Starting at the line that contains "Continue the FreeCAD" and stopping at the line that contains "link(material, source, shader_of(material).inputs[socket])", repeat every line exactly, the two end lines included, and nothing else.
-- start --
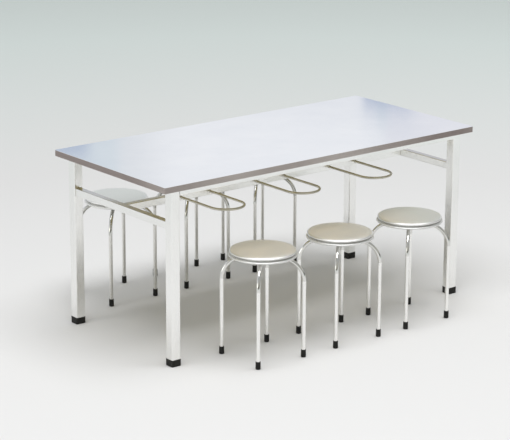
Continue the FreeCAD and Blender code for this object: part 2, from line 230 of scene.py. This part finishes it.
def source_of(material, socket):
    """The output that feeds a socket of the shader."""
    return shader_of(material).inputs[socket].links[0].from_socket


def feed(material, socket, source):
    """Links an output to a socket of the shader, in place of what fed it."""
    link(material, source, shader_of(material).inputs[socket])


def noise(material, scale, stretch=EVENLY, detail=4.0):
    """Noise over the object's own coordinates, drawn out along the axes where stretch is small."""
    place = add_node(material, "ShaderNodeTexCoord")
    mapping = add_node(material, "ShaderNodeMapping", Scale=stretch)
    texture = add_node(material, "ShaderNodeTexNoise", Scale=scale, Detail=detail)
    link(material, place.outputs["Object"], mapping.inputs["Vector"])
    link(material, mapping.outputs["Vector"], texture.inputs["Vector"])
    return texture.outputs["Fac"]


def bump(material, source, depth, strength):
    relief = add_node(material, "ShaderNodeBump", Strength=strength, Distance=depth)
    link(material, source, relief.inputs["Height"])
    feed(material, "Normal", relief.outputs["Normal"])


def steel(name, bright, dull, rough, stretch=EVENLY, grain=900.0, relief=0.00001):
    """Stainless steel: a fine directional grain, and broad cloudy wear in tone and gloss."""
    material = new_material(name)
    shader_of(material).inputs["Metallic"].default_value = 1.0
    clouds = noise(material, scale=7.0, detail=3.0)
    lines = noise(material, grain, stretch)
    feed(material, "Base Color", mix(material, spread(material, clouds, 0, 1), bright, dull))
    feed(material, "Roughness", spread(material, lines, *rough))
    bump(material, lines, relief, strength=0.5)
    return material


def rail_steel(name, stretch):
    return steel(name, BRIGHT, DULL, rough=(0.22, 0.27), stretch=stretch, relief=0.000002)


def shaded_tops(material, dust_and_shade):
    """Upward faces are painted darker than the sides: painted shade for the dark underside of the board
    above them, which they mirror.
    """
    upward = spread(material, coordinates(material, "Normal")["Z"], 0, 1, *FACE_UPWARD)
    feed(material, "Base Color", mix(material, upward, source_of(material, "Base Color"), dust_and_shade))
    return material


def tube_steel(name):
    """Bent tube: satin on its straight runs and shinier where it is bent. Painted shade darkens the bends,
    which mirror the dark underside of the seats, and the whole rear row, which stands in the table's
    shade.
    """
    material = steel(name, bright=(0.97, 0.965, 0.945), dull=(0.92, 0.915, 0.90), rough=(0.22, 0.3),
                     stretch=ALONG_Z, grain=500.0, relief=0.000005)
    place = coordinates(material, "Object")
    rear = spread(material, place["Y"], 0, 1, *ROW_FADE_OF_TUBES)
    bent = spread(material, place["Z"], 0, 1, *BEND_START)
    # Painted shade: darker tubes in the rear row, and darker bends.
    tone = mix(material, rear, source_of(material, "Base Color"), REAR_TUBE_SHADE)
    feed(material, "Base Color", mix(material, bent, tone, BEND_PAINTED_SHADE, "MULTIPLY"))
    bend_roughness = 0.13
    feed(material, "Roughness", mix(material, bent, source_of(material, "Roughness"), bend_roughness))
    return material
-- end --
-- start --
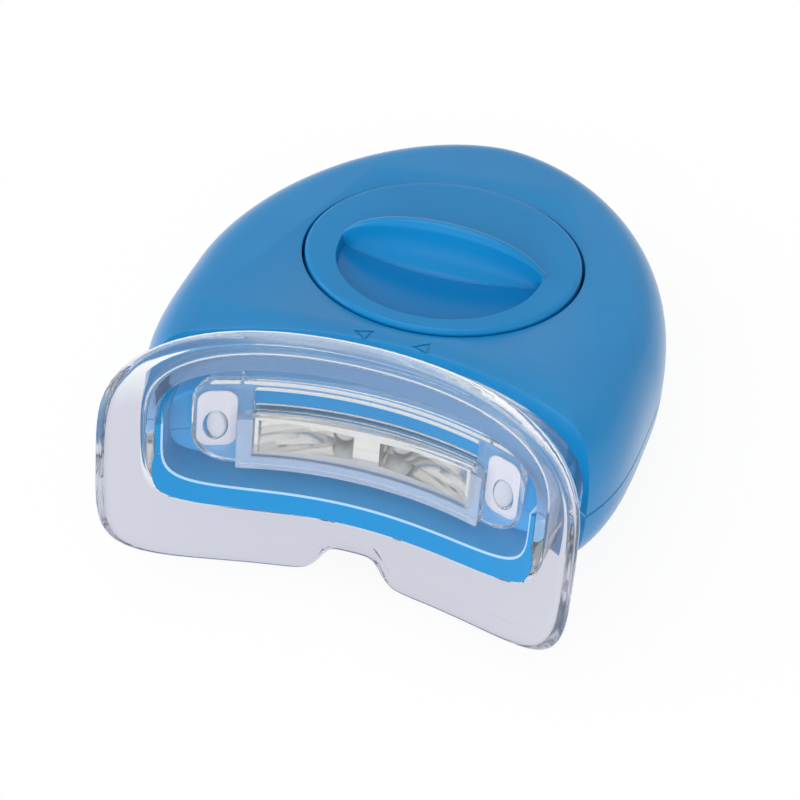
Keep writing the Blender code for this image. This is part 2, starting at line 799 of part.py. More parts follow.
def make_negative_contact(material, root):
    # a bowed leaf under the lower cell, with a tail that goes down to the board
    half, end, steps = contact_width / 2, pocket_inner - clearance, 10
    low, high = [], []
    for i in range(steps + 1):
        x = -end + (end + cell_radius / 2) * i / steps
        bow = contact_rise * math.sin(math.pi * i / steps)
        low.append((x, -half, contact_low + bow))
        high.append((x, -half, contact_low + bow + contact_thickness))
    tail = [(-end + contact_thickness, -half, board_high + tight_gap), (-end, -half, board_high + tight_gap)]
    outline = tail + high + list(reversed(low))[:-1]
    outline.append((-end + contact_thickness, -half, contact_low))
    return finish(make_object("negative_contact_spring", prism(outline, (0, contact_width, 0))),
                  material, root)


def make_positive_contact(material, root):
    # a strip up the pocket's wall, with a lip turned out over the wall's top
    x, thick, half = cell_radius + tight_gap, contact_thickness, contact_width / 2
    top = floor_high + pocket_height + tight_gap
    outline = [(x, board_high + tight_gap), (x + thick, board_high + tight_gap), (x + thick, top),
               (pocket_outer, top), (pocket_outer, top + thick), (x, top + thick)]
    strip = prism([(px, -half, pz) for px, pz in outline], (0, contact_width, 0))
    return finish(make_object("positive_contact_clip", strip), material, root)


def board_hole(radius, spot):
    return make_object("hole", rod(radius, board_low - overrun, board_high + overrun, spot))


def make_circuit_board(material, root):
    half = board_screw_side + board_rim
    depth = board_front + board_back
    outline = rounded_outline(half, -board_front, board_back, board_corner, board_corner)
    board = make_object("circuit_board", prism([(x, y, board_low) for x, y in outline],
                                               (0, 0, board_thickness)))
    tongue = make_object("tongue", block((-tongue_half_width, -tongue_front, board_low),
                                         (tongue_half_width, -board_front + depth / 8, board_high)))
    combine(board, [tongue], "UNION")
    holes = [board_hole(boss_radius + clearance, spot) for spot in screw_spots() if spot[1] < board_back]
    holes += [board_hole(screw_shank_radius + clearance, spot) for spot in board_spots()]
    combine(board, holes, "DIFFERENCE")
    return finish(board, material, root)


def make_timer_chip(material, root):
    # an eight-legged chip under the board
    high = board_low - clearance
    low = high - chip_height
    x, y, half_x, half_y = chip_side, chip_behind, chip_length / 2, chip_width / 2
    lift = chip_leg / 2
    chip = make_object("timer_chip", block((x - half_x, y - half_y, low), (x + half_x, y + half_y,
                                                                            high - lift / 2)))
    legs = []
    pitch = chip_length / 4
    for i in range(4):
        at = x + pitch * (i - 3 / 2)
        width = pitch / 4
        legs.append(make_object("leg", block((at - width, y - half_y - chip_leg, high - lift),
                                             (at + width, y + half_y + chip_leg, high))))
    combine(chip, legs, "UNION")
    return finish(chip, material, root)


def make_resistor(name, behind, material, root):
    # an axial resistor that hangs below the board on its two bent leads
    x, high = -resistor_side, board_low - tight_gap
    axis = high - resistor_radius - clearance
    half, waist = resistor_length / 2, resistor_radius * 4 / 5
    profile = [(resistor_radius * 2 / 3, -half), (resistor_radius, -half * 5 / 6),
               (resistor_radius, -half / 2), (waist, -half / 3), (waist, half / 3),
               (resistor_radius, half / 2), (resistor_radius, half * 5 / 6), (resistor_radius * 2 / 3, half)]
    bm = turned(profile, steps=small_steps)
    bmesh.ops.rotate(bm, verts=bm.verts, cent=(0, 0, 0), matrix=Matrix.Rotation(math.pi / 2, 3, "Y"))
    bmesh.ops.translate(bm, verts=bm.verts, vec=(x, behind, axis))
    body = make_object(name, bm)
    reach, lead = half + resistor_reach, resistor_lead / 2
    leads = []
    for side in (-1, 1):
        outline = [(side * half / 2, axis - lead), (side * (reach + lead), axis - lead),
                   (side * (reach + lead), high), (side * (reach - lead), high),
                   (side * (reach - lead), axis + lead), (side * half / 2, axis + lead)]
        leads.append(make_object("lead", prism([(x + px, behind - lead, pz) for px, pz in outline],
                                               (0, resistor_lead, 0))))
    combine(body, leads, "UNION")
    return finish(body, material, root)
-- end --
- **Answer in full**:
Continue the FreeCAD and Blender code for this object: part 2, from line 230 of scene.py. This part finishes it.
def source_of(material, socket):
    """The output that feeds a socket of the shader."""
    return shader_of(material).inputs[socket].links[0].from_socket


def feed(material, socket, source):
    """Links an output to a socket of the shader, in place of what fed it."""
    link(material, source, shader_of(material).inputs[socket])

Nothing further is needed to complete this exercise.